*Work instructions*
Retype only what runs from the line that contains "shown = obj.evaluated_get(depsgraph)" through the last line of the listing below, both lines included.

*Stored data*
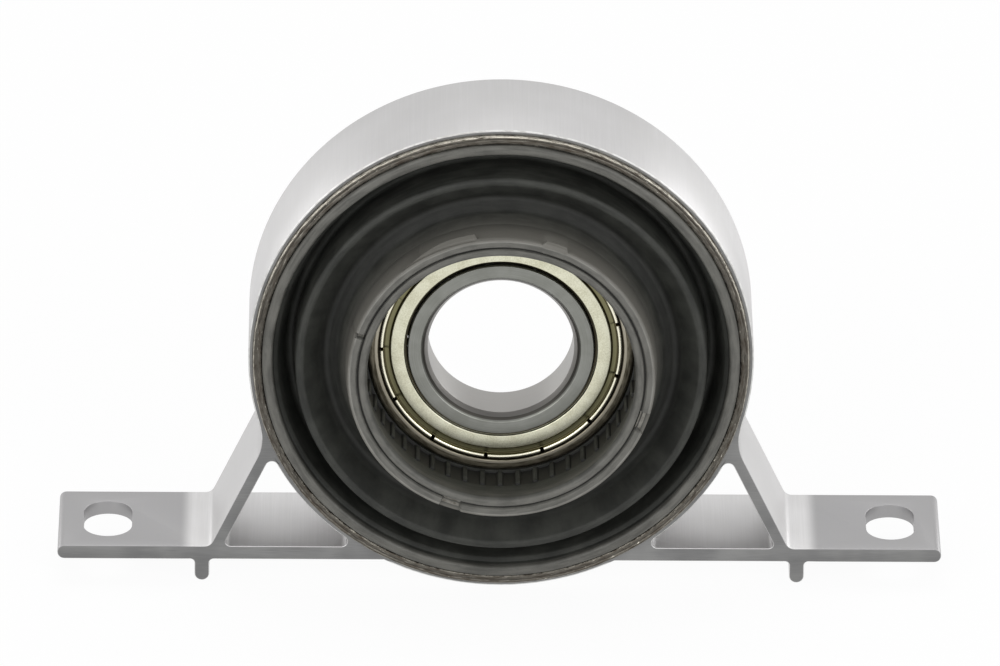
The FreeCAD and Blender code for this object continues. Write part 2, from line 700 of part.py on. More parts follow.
def shield(label, side):
    # pressed sheet: hem, flat, channel and a crimped edge with notches
    body = new_body(label)

    def at(word):
        return "-" + word if side < 0 else word

    sketch = new_sketch(body, "XY_Plane")
    outline(sketch, [
        ("shield_inner", at("hem_back")),
        ("hem_in", at("hem_back")),
        ("hem_in", at("flat_back")),
        ("flat_in_r", at("flat_back")),
        ("flat_outer", at("channel_back")),
        ("shield_outer", at("channel_back")),
        ("shield_outer", at("crimp_side")),
        ("crimp_mid", at("crimp_y")),
        ("crimp_in", at("crimp_side")),
        ("channel_outer", at("channel_y")),
        ("channel_start", at("channel_y")),
        ("flat_outer", at("flat_y")),
        ("shield_inner", at("flat_y")),
    ])
    turn(body, sketch)
    sketch = new_sketch(body, "XZ_Plane", "bearing_half" if side < 0 else "-bearing_half")
    outline(sketch, [
        ("-bearing_outer", "-notch_half"),
        ("-notch_in", "-notch_half"),
        ("-notch_in", "notch_half"),
        ("-bearing_outer", "notch_half"),
    ])
    notch = pocket(body, sketch, "notch_deep", label + "_notch")
    around(body, [notch], "notch_count")


shield("front_shield", -1)
shield("rear_shield", 1)


def cage(label, side):
    # one pressed ribbon: flat webs with a domed pocket over each ball
    body = new_body(label)

    def at(word):
        return "-" + word if side < 0 else word

    sketch = new_sketch(body, "XY_Plane")
    outline(sketch, [
        ("cage_inner", at("cage_gap")),
        ("cage_outer", at("cage_gap")),
        ("cage_outer", at("sheet_far")),
        ("cage_inner", at("sheet_far")),
    ])
    turn(body, sketch)
    ball_out = body.newObject("PartDesign::AdditiveSphere", label + "_dome")
    ball_out.setExpression("Radius", rule("pocket_out"))
    ball_out.AttachmentSupport = [(plane_of(body, "XY_Plane"), "")]
    ball_out.MapMode = "FlatFace"
    ball_out.setExpression("AttachmentOffset.Base.x", rule("pitch_radius"))
    doc.recompute()
    around(body, [ball_out], "ball_count")
    ball_in = body.newObject("PartDesign::SubtractiveSphere", label + "_pocket")
    ball_in.setExpression("Radius", rule("pocket_in"))
    ball_in.AttachmentSupport = [(plane_of(body, "XY_Plane"), "")]
    ball_in.MapMode = "FlatFace"
    ball_in.setExpression("AttachmentOffset.Base.x", rule("pitch_radius"))
    doc.recompute()
    around(body, [ball_in], "ball_count")
    sketch = new_sketch(body, "XY_Plane")
    outline(sketch, [
        ("cage_outer", "-bearing_half"),
        ("bearing_outer", "-bearing_half"),
        ("bearing_outer", "bearing_half"),
        ("cage_outer", "bearing_half"),
    ])
    turn(body, sketch, cut=True)
    sketch = new_sketch(body, "XY_Plane")
    outline(sketch, [
        ("bearing_bore", "-bearing_half"),
        ("cage_inner", "-bearing_half"),
        ("cage_inner", "bearing_half"),
        ("bearing_bore", "bearing_half"),
    ])
    turn(body, sketch, cut=True)
    other_half = "bearing_half" if side < 0 else "-bearing_half"
    sketch = new_sketch(body, "XY_Plane")
    outline(sketch, [
        ("bearing_bore", at("cage_gap")),
        ("bearing_outer", at("cage_gap")),
        ("bearing_outer", other_half),
        ("bearing_bore", other_half),
    ])
    turn(body, sketch, cut=True)
    sketch = new_sketch(body, "XZ_Plane")
    spot = FreeCAD.Vector(size("rivet_x"), size("rivet_z"), 0)
    circle = Part.Circle(spot, FreeCAD.Vector(0, 0, 1), size("rivet_hole"))
    index = sketch.addGeometry(circle)
    pin_point(sketch, index, 3, ("rivet_x", "rivet_z"))
    made = sketch.addConstraint(Sketcher.Constraint("Radius", index, size("rivet_hole")))
    sketch.setExpression("Constraints[%d]" % made, rule("rivet_hole"))
    hole = pocket(body, sketch, "bearing_half", label + "_rivet_hole")
    around(body, [hole], "ball_count")


cage("cage_front", -1)
cage("cage_rear", 1)


def rod(name, radius, long, low, angle):
    # a short cylinder along the shaft, on the ball circle
    item = doc.addObject("Part::Cylinder", name)
    item.setExpression("Radius", rule(radius))
    item.setExpression("Height", rule(long))
    item.Placement.Rotation = FreeCAD.Rotation(FreeCAD.Vector(1, 0, 0), -90)
    item.setExpression("Placement.Base.x", "Sizes.pitch_radius * cos(%s)" % angle)
    item.setExpression("Placement.Base.z", "Sizes.pitch_radius * sin(%s)" % angle)
    item.setExpression("Placement.Base.y", rule(low))
    return item


# Rivets and balls, as many of each
rivets = []
for k in range(int(size("ball_count"))):
    angle = "Sizes.ball_turn * (%d + 1 / 2)" % k
    shank = rod("shank_%02d" % (k + 1), "rivet_radius", "rivet_long", "-sheet_far", angle)
    head_a = rod("head_a_%02d" % (k + 1), "rivet_head", "rivet_head_high", "-rivet_end", angle)
    head_b = rod("head_b_%02d" % (k + 1), "rivet_head", "rivet_head_high", "sheet_far", angle)
    rivet = doc.addObject("Part::MultiFuse", "rivet_%02d" % (k + 1))
    rivet.Shapes = [shank, head_a, head_b]
    rivets.append(rivet)
group = doc.addObject("Part::Compound", "cage_rivets")
group.Label = "cage_rivets"
group.Links = rivets

for k in range(int(size("ball_count"))):
    angle = "Sizes.ball_turn * %d" % k
    ball = doc.addObject("Part::Sphere", "ball_%02d" % (k + 1))
    ball.Label = "ball_%02d" % (k + 1)
    ball.setExpression("Radius", rule("ball_radius"))
    ball.setExpression("Placement.Base.x", "Sizes.pitch_radius * cos(%s)" % angle)
    ball.setExpression("Placement.Base.z", "Sizes.pitch_radius * sin(%s)" % angle)

doc.recompute()

# Every object is sound before anything is written
for item in doc.Objects:
    if "Invalid" in item.State or "Error" in item.State:
        raise SystemExit("%s is not built: %s" % (item.Label, item.State))
parts = {}
for item in doc.Objects:
    if item.TypeId in ("PartDesign::Body", "Part::Sphere", "Part::Compound"):
        parts[item.Label] = item
for label, item in parts.items():
    shape = item.Shape
    if shape.isNull() or not shape.isValid() or not shape.Solids:
        raise SystemExit(label + " is not a sound solid")
for label, item in parts.items():
    item.Shape.exportStep("parts/" + label + ".step")
print(len(parts), "parts written")
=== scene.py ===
import json
import math
import random

import bmesh
import bpy
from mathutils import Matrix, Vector

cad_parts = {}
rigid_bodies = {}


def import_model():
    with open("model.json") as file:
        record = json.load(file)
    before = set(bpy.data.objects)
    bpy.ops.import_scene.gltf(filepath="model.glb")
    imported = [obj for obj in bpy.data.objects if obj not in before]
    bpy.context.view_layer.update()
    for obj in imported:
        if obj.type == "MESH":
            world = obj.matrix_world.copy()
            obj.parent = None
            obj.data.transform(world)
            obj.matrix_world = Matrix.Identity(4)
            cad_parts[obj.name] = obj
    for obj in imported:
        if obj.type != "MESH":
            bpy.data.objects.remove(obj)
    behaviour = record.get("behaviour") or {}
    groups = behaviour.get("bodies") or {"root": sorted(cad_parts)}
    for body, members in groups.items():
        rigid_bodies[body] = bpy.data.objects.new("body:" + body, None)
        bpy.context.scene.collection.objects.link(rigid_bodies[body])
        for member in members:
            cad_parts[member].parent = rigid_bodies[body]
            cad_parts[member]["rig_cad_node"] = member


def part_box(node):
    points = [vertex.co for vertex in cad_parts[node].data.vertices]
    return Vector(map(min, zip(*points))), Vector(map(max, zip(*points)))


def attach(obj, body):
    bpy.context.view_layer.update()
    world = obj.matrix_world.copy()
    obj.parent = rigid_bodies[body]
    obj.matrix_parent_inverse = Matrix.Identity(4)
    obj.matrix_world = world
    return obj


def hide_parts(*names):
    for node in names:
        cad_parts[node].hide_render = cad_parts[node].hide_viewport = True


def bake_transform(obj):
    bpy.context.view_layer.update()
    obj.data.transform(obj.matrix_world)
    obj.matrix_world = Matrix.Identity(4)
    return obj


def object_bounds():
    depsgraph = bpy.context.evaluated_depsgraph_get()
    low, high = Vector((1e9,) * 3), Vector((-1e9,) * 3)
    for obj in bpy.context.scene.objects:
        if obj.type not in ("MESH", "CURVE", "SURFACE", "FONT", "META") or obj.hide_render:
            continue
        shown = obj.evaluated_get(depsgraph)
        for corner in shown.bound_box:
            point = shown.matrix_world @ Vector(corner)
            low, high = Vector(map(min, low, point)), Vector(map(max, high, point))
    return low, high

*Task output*
        shown = obj.evaluated_get(depsgraph)
        for corner in shown.bound_box:
            point = shown.matrix_world @ Vector(corner)
            low, high = Vector(map(min, low, point)), Vector(map(max, high, point))
    return low, high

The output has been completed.